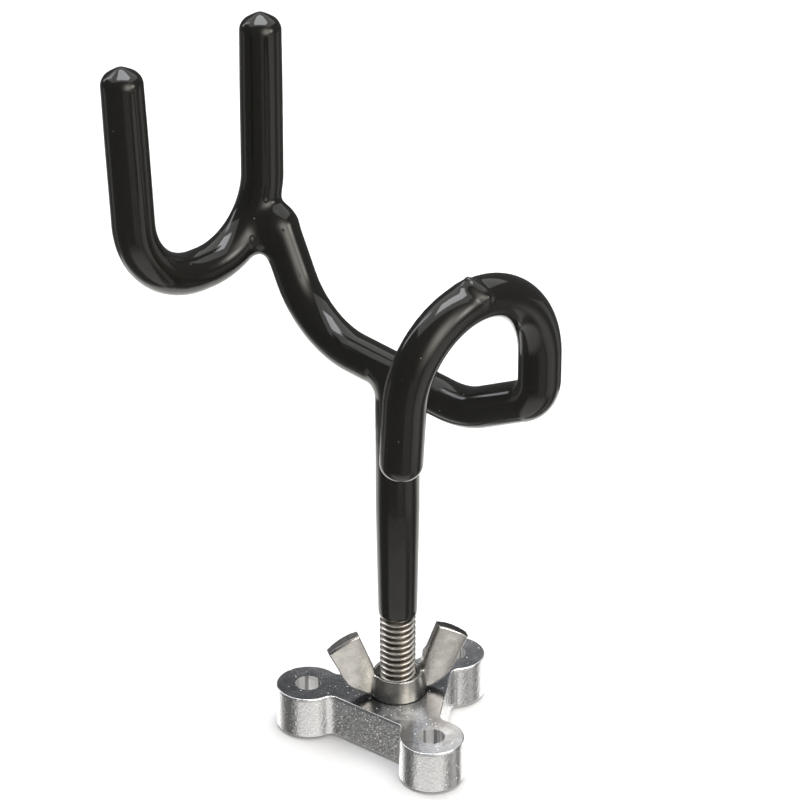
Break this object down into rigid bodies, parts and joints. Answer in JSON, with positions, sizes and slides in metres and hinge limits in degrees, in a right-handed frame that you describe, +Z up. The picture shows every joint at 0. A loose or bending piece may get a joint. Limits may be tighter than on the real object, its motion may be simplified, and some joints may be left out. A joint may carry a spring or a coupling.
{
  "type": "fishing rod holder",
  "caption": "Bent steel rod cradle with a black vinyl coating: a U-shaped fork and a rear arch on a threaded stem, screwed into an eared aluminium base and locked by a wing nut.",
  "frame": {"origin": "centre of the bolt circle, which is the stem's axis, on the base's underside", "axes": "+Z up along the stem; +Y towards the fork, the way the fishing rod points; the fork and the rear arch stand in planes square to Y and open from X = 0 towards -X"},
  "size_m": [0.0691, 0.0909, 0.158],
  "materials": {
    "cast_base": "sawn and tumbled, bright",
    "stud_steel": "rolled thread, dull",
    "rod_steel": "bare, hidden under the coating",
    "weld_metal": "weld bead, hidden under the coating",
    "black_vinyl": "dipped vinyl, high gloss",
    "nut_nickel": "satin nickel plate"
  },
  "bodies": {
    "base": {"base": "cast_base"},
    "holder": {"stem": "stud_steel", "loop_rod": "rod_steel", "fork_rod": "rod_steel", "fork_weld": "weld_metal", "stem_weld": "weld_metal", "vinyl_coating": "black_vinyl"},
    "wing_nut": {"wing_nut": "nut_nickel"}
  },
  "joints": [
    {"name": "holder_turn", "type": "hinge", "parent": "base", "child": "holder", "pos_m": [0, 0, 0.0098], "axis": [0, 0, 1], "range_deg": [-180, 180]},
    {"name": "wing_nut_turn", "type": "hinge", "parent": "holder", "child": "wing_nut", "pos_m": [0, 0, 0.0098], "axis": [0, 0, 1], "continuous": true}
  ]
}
☆ ☆ ☆ ☆ ☆
**CHALLENGE:** Collect each line holding the string "hinge".

**ANSWER TO THE PROBLEM:**
Break this object down into rigid bodies, parts and joints. Answer in JSON, with positions, sizes and slides in metres and hinge limits in degrees, in a right-handed frame that you describe, +Z up. The picture shows every joint at 0. A loose or bending piece may get a joint. Limits may be tighter than on the real object, its motion may be simplified, and some joints may be left out. A joint may carry a spring or a coupling.
    {"name": "holder_turn", "type": "hinge", "parent": "base", "child": "holder", "pos_m": [0, 0, 0.0098], "axis": [0, 0, 1], "range_deg": [-180, 180]},
    {"name": "wing_nut_turn", "type": "hinge", "parent": "holder", "child": "wing_nut", "pos_m": [0, 0, 0.0098], "axis": [0, 0, 1], "continuous": true}